Its history reflects stages of settlement in Beecroft since the period beginning with the arrival of the first European settlers.

This piece of land was part of farmland owned by John Savage, Assistant Surgeon (1770 – 1838?), who arrived in NSW in 1803. Savage acquired 330 acres, farmed for him by emancipist cattle farmers. He was a supporter of Dr Edward Jenner, and in the colony he carried out a vaccination program against smallpox, using a vaccine derived from cowpox. His success brought him into collision with the Principal Surgeon Thomas Jamison who, probably due to jealously, had him courtmartialled for neglect of duty. Governor Philip Gidley King was sympathetic and Savage returned to England where his conviction was set aside. The Reverend Samuel Marsden supervised his land holdings in his absence. When Jenner obtained a post for him with the East India Company, Marsden sold the remaining land holdings on Savage’s request.

A later owner of this part of Savage’s land was another interesting character, William Walter Davis (1840 – 1923). Davis, who ran away from his Bathurst home at the age of 13 to become a drover, subsequently had a career as cattle dealer, station owner and auctioneer, holding land in western NSW and southern Queensland. He became manager of pastoral firm Davis, Dale & Co. and put down the first artesian bore in NSW in 1886. He served in the NSW Legislative Assembly as member for Bourke from 1889-91 and was re-elected in 1898, serving until 1900 when financial losses saw him retire, although he served two further periods as an MLA.

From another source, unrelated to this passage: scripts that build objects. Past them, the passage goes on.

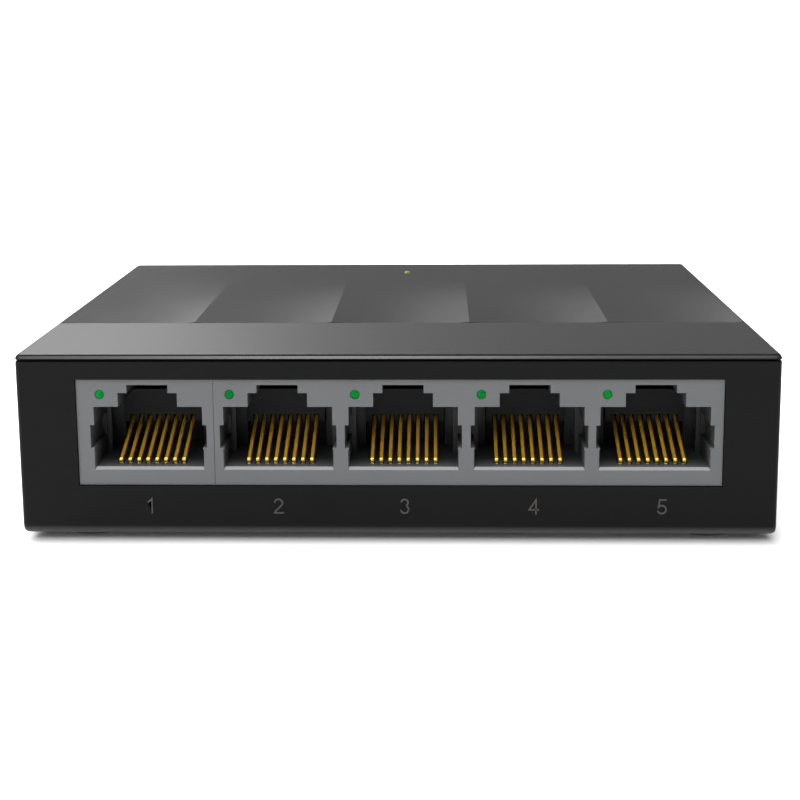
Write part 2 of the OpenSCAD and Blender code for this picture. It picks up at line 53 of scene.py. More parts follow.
# ------------------------------------------------------------------ sizes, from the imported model
SH0, SH1 = box_mm("bottom_shell")
CV0, CV1 = box_mm("top_cover")
XH, YH = SH1[0], SH1[1]                 # half width and half depth of the case
Z0 = SH0[2]                             # underside of the case
ZT = CV1[2]                             # top face
Z_RIM = SH1[2]                          # underside of the rim
Z_WALL = Z_RIM - 0.2                    # outer top edge of the walls
WALL = 1.8
FLOOR = Z0 + 1.8
XI, YI = XH - WALL, YH - WALL
Z_IN = ZT - 1.8
YF = -YH
CORNER = 0.6
FIT = 0.15
STRIP = 16.3
FACET = 16.6
RUN = 29.0
LED_P = box_mm("power_light_pipe")
POWER_XY = ((LED_P[0][0] + LED_P[1][0]) / 2, (LED_P[0][1] + LED_P[1][1]) / 2)
PORT_X = []
for i in range(1, 6):
    a, b = box_mm(f"port_{i}_contacts")
    PORT_X.append((a[0] + b[0]) / 2)
J1, J2 = box_mm("rj45_housing_single"), box_mm("rj45_housing_quad")
JY = J1[0][1]
JZ1 = J1[1][2]
JH = 11.88
JZ = JZ1 - JH
JD = 14.0
ZF = Z0 + 7.75
Z_MAIN = Z0 + 14.59
Z_STEP = Z0 + 16.13
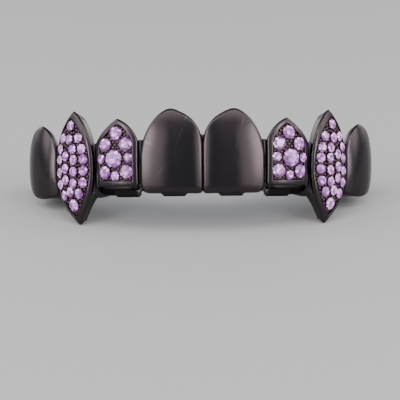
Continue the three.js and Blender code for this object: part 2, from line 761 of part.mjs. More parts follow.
// The piece that fills a fang's pocket: a thin bed with its stones and beads.
function pave(cap) {
  const stones = stonesOf(cap, FANG_STONES);
  const outline = inset(pocketOutline(cap), FIT);
  const bed = solid(facePlate(cap, outline, [[0, POCKET]], () => POCKET + BED, 2));
  const set = stones.map((s) => placed(stone(s.size), onFace(cap, s.x, s.z, STONE_SINK)));
  const top = solid(facePlate(cap, outline, [[0, -BEZEL]], () => POCKET + BED - FIT, 2));
  return tidied(bed.add(union([...set, ...beads(cap, stones, 0)]).intersect(top)));
}

// The casting

function casting() {
  const lateral = CAPS.findIndex((cap) => cap.name === "lateral");
  const fang = CAPS.findIndex((cap) => cap.name === "fang");
  const plates = CAPS.map((cap, i) => placed(frontPlate(cap), capPlace(i)));
  const bars = JOINTS.slice(1, -1).map((at, i) => placed(bar(at), jointPlace(i + 1)));
  const outer = union([
    ...plates,
    ...bars,
    placed(pad(CAPS[0]), capPlace(0)),
    placed(blade(CAPS[fang]), capPlace(fang)),
  ]);

  const stones = stonesOf(CAPS[lateral], LATERAL_STONES);
  const seats = stones.map((s) => {
    return placed(stone(s.size, FIT, STONE_SINK + BEZEL), onFace(CAPS[lateral], s.x, s.z, STONE_SINK));
  });
  const setting = placed(
    pocket(CAPS[lateral], POCKET).subtract(union(beads(CAPS[lateral], stones, FIT))).add(union(seats)),
    capPlace(lateral),
  );
  const cuts = setting.add(placed(pocket(CAPS[fang], POCKET + BED + FIT), capPlace(fang)));

  const both = (made) => made.add(made.mirror([1, 0, 0]));
  const whole = union([both(outer), placed(bar(JOINTS[0]), jointPlace(0)), sweep(outerSection, 0)]);
  const channel = sweep(innerSection, END_WALL / (width(CAPS[CAPS.length - 1]) / 2));
  return tidied(whole.subtract(channel).subtract(both(cuts)));
}

function named(name, geometry, material) {
  const mesh = new THREE.Mesh(geometry, material);
  mesh.name = name;
  return mesh;
}

// All pieces as worn, with the biting edge level and the fang tips at height 0.
function worn() {
  const group = new THREE.Group();
  group.add(named("cap_frame", geometryOf(casting()), METAL));

  const pieces = [];
  CAPS.forEach((cap, i) => {
    if (cap.name === "lateral") {
      for (const s of stonesOf(cap, LATERAL_STONES)) {
        const made = placed(placed(stone(s.size), onFace(cap, s.x, s.z, STONE_SINK)), capPlace(i));
        pieces.push([`stone_${s.name}`, geometryOf(made)]);
      }
    }
    if (cap.name === "fang") {
      pieces.push(["fang_pave", geometryOf(placed(pave(cap), capPlace(i)))]);
    }
  });
  for (const [name, geometry] of pieces) {
    group.add(named(`${name}_right`, geometry, STONE));
    group.add(named(`${name}_left`, mirrored(geometry), STONE));
  }
  return group;
}

// Lets the worn denture tip back from its fang tips until its rear corners touch too, and puts the origin
// under the middle of its box.
function rested(group) {
  const points = [];
  group.updateMatrixWorld(true);
  group.traverse((o) => {
    if (o.isMesh) {
      const at = o.geometry.attributes.position;
      for (let i = 0; i < at.count; i++) {
        points.push(new THREE.Vector3().fromBufferAttribute(at, i));
      }
    }
  });
  const middle = new THREE.Box3().setFromPoints(points).getCenter(new THREE.Vector3());
  const front = points.filter((p) => p.y < middle.y);
  const rear = points.filter((p) => p.y > middle.y);
  let tilt = 0;
  for (let i = 0; i < SETTLE_STEPS; i++) {
    const height = (p) => p.z * Math.cos(tilt) - p.y * Math.sin(tilt);
    const tip = front.reduce((low, p) => (height(p) < height(low) ? p : low));
    tilt = Math.min(...rear.map((p) => Math.atan2(p.z - tip.z, p.y - tip.y)));
  }
  group.rotation.x = -tilt;
  const outer = new THREE.Group();
  outer.add(group);
  outer.updateMatrixWorld(true);
  const box = new THREE.Box3().setFromObject(outer, true);
  const foot = box.getCenter(new THREE.Vector3());
  group.position.set(-foot.x, -foot.y, -box.min.z);
  return outer;
}

export default rested(worn());
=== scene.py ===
import math
import random

import bmesh
import bpy
import numpy as np
from mathutils import Matrix, Vector


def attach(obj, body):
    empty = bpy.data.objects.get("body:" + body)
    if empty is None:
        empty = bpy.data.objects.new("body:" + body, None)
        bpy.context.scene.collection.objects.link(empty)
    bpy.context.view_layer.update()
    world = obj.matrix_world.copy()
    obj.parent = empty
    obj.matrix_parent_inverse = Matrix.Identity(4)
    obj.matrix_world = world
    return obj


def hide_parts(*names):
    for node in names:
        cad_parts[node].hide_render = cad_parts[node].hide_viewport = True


MM = 0.001
SEED = 7
TINY = 1e-12
TOLERANCE = 1e-9

# Main sizes, in millimetres
CAP_PITCH = 9.0  # width of a central cap with its groove
CAP_HEIGHT = 12.25  # of a central cap's face
FANG_DROP = 4.4  # from the centrals' biting edge down to the fang tips
CHANNEL_DEPTH = 6.9  # behind a central cap

# Walls of the casting
PLAIN_PLATE = 1.3  # thickness of a front plate without stones
SET_PLATE = 1.9  # of one with stones
PLATE_TIP = 1.5  # of a fang's plate at its tip
TIP_REACH = 4.5  # height over which a fang's plate thins towards its tip
TIP_POWER = 1.5
BACK_WALL = 1.0
FLOOR = 1.0
CUT_IN = 0.1  # how far the channel is cut into the backs of the plates
PLATE_OVERLAP = 0.5  # share of a plate's thickness at which the body behind it starts

# How a face falls away from its fullest point, which lies at a share of its height
FACE_MIDDLE = 0.45
FALL_POWER = 2.2
FALL_LIMIT = 1.06  # share of the half width past which it falls no further

# How it falls away to its two sides, the midline's first: shares of its bulge, and powers
CENTRAL_BULGE = ((0.5, 5), (1, 1.9))
PLAIN_BULGE = ((1, 2.4), (1, 2.4))
BITE_ROLL = 0.3  # how far a central's face rolls under at its biting edge
BITE_REACH = 1.0  # height over which it does so

# Edges
PLAIN_DRAFT = 0.4  # how much narrower a plate's back is than its face, on each side
SET_DRAFT = 0.6
GROOVE = 0.32  # between two caps
RIM = 0.32  # rounding of a plain plate's front edge
BEZEL_RIM = 0.28  # rounding of a bezel's outer edge
BEZEL_LIP = 0.13  # rounding of a bezel's inner edge
BACK_EDGE = 0.22  # rounding of a plate's back edge
WALL_EDGE = 0.3  # rounding of the channel's open edge
CORNER_SOFTNESS = 0.11  # how far an outline's corners are rounded off
POCKET_SOFTNESS = 0.7 * CORNER_SOFTNESS
CASTING_CREASE = 32  # degrees at which an edge stays sharp
BEAD_CREASE = 50
FACE_WEIGHT = 60  # of the larger faces in the smooth normals

# Stone settings
BEZEL = 0.76  # width of its band
POCKET = 0.42  # depth of the bed in which the stones stand
STONE_SINK = 0.12  # of a stone's girdle under the face
STONE_LARGE = 2.6
STONE_MEDIUM = 1.95
STONE_SMALL = 1.38
STONE_PAVE = 1.5
SEAT_GAP = 0.05
SEAT_CLEARANCE = 1.6 * SEAT_GAP  # under the stone's point
SEAT_TIP = 0.03
SEAT_SIDES = 24
BEAD_LARGEST = 0.27
BEAD_SMALLEST = 0.1
BEAD_SPACING = 0.42
BEAD_CLOSENESS = 0.8  # share of two beads' radii that is kept between them, with the gap
BEAD_GAP = 0.1
BEAD_GRID = 0.06  # step of the grid on which free places are looked for
BEAD_OVERLAP = 0.07  # how far a bead reaches over the stones beside it
BEAD_RISE = 0.3
BEAD_VARIETY = (0.85, 1.1)
BEAD_FOOT = -0.1
BEAD_COLLAR = 0.45  # share of the rise that is upright, under the dome
BEAD_DOME = [25, 50, 75]  # degrees
BEAD_SIDES = 14

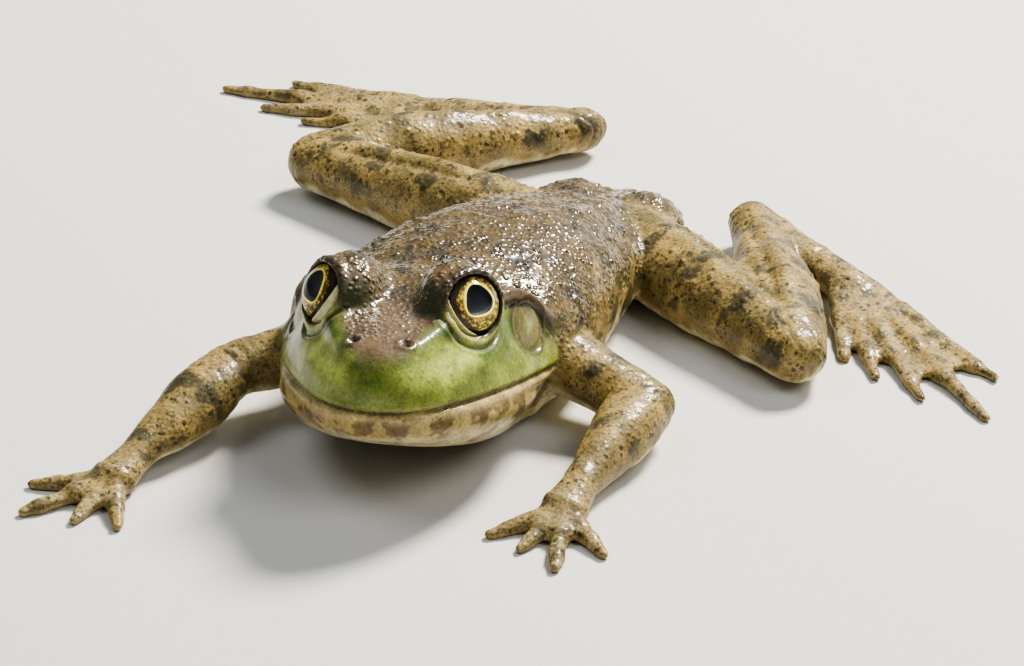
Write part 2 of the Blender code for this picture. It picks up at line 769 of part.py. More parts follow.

In 1905 he purchased a Beecroft orchard (of which Fearnley Park formed part). When he died at Randwick in 1923 he was survived by his third wife, Florence and 16 of his 19 children.

In 1906 Davis’s 11 acres (4.45 hectares) in Beecroft were bought by John Fearnley, who had been in the shipping business since his arrival in Australia in 1880, aged 19. In WW1 he served as District Naval Officer in Newcastle. He extended the existing cottage on the land into the large house he named Rivington. It is seen today facing into the park, with its rear to Cardinal Avenue. From 1929 it was leased and in the 1930s served as a ‘convalescent home’. After WW11 the Fearnley family decided to subdivide the land, but Hornsby Council requested that the creek be piped before the sale went ahead. Unwilling to undertake this cost, the Fearnleys donated 4 ½ acres (1.8 hectares) for the park we see today, the rest becoming home sites fronting onto Hannah Street, Chapman Avenue and Cardinal Avenue.

During the 1930s depression, as was common at the time, homeless persons camped in the area, attracted by the easy access to water from the creek. One was an Aboriginal woman. Another was ‘a perfect gentleman’ named Syd, who lived in a hessian-lined tent and specialised in making wire baskets, a trade then taught to prisoners. Syd made a living busking on the Manly ferries and doing some gardening for Beecroft families. Alf Bonner lived in a shack constructed from hammered-out kerosene tins, where the playground is now sited. Feeling threatened by the approaching sub-division, he swallowed a dose of cyanide, having handed a note to a nearby neighbour, Mr Alan Whatmore, who owned Hadley Lodge (built 1939 and now demolished) at 78 Hannah Street. Police found two bankbooks in his shack that revealed he had considerable savings.

Residents have recalled another occurrence in the park in 1961. Alan Whatmore persuaded Gladys Moncrieff, described as Australia’s ‘best-loved singer’, to visit the park. He organised a ceremony attended by the Shire President, Max Ruddock, and local MLA Eric Hearnshaw. She sang for the assembled residents. Her visit was commemorated by a plaque on a seat placed in a site overlooking Devlins Creek – a replacement seat is still there.

In 1987 Hornsby Council undertook one of it first regeneration projects in the park, clearing privet along the small tributary creek and replanting with native trees, including Blue Gums, She Oaks and Coachwoods. From 2005, following the declaration of Sydney Blue Gum Forest as an endangered ecological community, Council began funding an ongoing regeneration project carried out by both contractors and an active volunteer group. It is now a wonderful combination of healthy native vegetation and recreation areas.